Does anyone know of cool things built with fdb? I’ve been aware of it for a while and it seems very cool but I haven’t seen a lot of details about how folks are using it.

  • jwr an hour ago

    I am moving my SaaS from RethinkDB to FoundationDB. It's a long-term project that needs to be done very carefully (thousands of people using the app), but the rewards are significant. Thanks to FoundationDB versionstamps, I'll be able to replace changefeeds with polling, simplifying the system, and also make things much faster along the way.

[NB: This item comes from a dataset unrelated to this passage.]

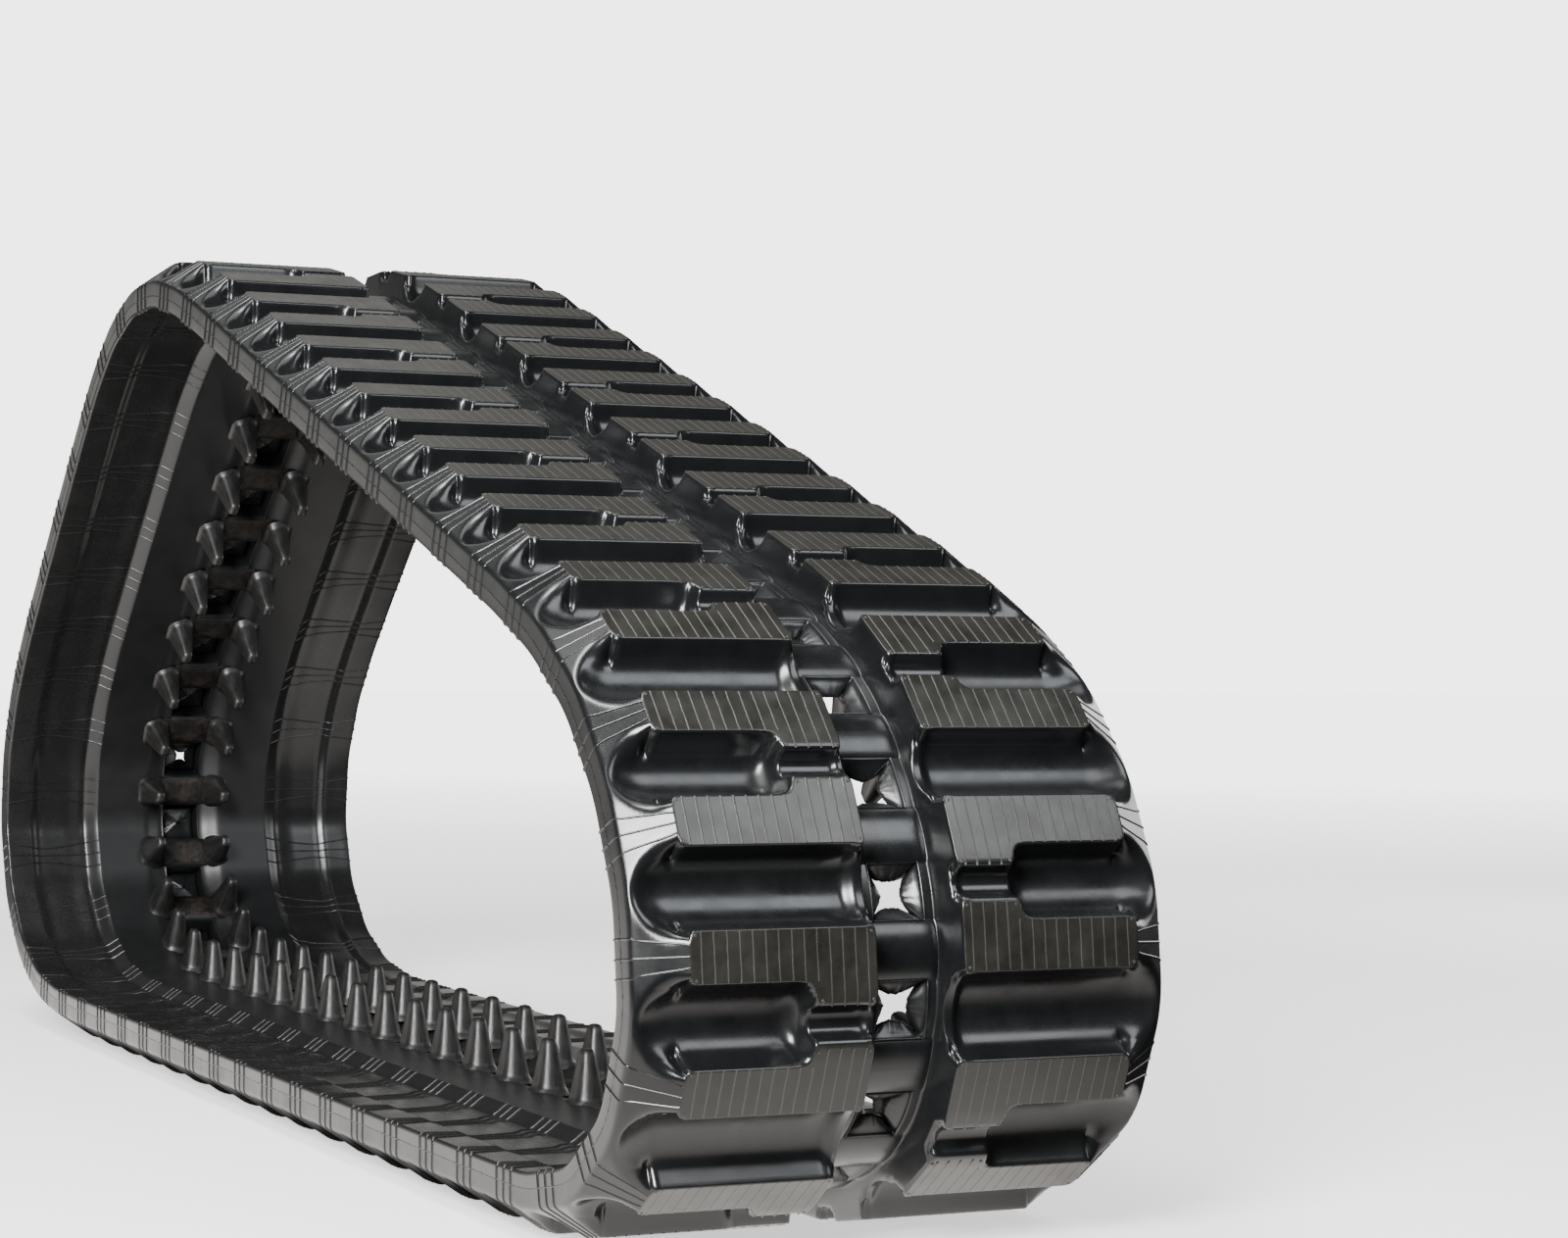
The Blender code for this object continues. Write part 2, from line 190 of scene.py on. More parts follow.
def outer_height(d, s, pocket):
    """Ground side of the belt, d from the middle of the gap between two cores.

    A gap has either a plain groove or a pocket with a shallow, narrow slot inside of it.
    """
    beyond = np.maximum(s - END_START, 0) / END_LENGTH
    cut = corner_cut(s)
    steep = WALL_STEEP - 17.0 * smooth(s, END_START, END_START + 15)
    if pocket:
        half = POCKET_HALF
        end = np.maximum(POCKET_START - s, 0)
        squareness = 3.5
        x = np.where(s < POCKET_START,
                     (abs(d) ** squareness + end ** squareness) ** (1 / squareness),
                     np.sqrt(d * d + (half * beyond) ** 2))
        x = x - cut * smooth(x, half - 9, half) * (s > 120)
        carved = FLOOR + pipe(x, half, steep)
        x = abs(d) - cut * smooth(abs(d), 3, SLOT_HALF) * (s < 60)
        saddle = 26 + 3.5 * (1 - smooth(s, 38.5, 45)) + pipe(x, SLOT_HALF, 74.0)
        saddle = saddle + 4 * np.maximum(s - 88, 0)
        carved = soft_min(carved, saddle, 12.0)
    else:
        half = GROOVE_HALF
        floor = FLOOR + 7 * (1 - smooth(s, 38, 49))
        x = np.sqrt(d * d + (half * beyond) ** 2)
        carved = floor + pipe(x - cut * smooth(x, half - 9, half), half, steep)
    rounding = 1.3 + 16 * smooth(s, 184, 198) - 7 * smooth(s, 207, 221)
    rounding = rounding + 2.2 * (1 - smooth(s, 34, 44))
    height = soft_min(lug_ends(s), carved, rounding)
    core_end = np.sqrt(np.maximum(1 - np.clip((s - 22.5) / 8, 0, 1) ** 2, 0))
    strip = RIM + (block_height(d) - RIM) * core_end
    return np.where(s < 35, soft_max(strip, height, 1.5), height)


def block_height(d):
    """Round-topped rubber bridge over a core, between two windows."""
    away = np.maximum(MID - abs(d), 0) / 23.5
    round_top = 5.5 + 9.6 * np.sqrt(np.maximum(1 - away * away, 0))
    return np.where(abs(d) < WINDOW_U - 0.01, RIM, np.maximum(round_top, RIM))


def inner_height(d, s):
    """Inside of the belt: lip, band, chamfer, roller path, and the dip to the windows."""
    core = smooth(abs(d), 20, 36)
    h = BAND + (LIP - BAND) * smooth(s, 182, 193)
    ripple = 0.35 * np.cos(math.tau * (MID - d) / PITCH)
    h = h + ripple * smooth(s, 124, 132) * (1 - smooth(s, 208, 220))
    chamfer = RAIL + np.clip((s - 109.5) / 15.5, 0, 1) * (BAND - RAIL)
    h = np.where(s < 134, soft_min(h, soft_max(chamfer, np.full_like(s, RAIL), 5.0), 6.5), h)
    dip = 1 - smooth(s, 24, 50 + 6 * core)
    return h + 9.5 * dip


# ---------------------------------------------------------------- grids
# Mesh lines along the belt, from the middle of a gap, and across it, from the centre line.
# They lie closest where the surface turns.
HALF_D = [0, 2.2, 4.2, 6, 7.2, 8.0, 8.7, 9.6, 11, 13, 15, 16.8, 18.2, 19.4, 20.2, 21, 21.6,
          22.2, 22.9, 23.6, 24.3, 24.9, 25.6, 26.6, 28.5, 31.5, 35, 39, 43]
D_LINES = np.array(sorted([-v for v in HALF_D[1:]] + HALF_D))
U_LINES = MID + D_LINES
S_OUT = np.array([22.5, 24.5, 26.5, 28, 29, 29.8, 30.6, 31.5, 32.7, 34, 35.2, 36.2, 36.9, 37.5,
                  38.3, 39.5, 41, 43, 45, 47.5, 50.5, 55, 61, 68, 75, 80, 83, 84.8, 86, 87.2,
                  88.8, 91, 94, 98, 103, 109, 117, 128, 141, 154, 165, 173, 179, 183, 185.4,
                  186.5, 187.2, 188, 189.5, 191.5, 194, 197, 200, 203, 206, 209, 212, 214.5,
                  216.8, 218.8, 220.6, 222.0])
# Points (s, h) of the rounded belt edge, outside and inside, and of a window's side wall
EDGE = [(222.9, 15.6), (223.6, 14.3), (224.0, 12.7), (SIDE, 10.5), (SIDE, 5), (SIDE, 0)]
EDGE_IN = [(SIDE, 0), (SIDE, -5), (SIDE, -9.6), (223.9, -11.2), (223.2, -12.3), (222.2, -12.9)]
S_IN = np.array([220.5, 214, 206, 199, 195, 192, 188.5, 185, 182, 176, 165, 152, 140, 133, 129,
                 126.5, 124.5, 122.5, 119, 115, 112, 110.5, 109.3, 108, 105, 98, 88, 76, 66, 59,
                 55, 51.5, 48, 44, 40, 36, 32, 29, 26.5, 24.6, 23.4])
WALL = [(22.8, -12.6), (22.5, -11.4), (22.5, -6), (22.5, 0), (22.5, 6)]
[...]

    The consistency guarantees are phenomenal and writing software is much easier when you have strict serializability. Most people do not appreciate this because they do not understand the anomalies that you can get without strict serializable consistency.

  • mannyv 24 minutes ago

    From what I understand one of the big IP ad tracking services (El Toro) is built on FoundationDB.

majestik 10 hours ago

I can't put my finger on it but there's a weird tension between the two Dave's in this video. Almost like Rosenthal is trying to impress or earn the praise of Scherer.

Is there a backstory between these guys / FDB?

  • Dave_Rosenthal 7 hours ago

    Ha, well I met Scherer ~30 years ago in a high school math class and we’ve done three companies together, so you could say we’ve known each other for a bit :)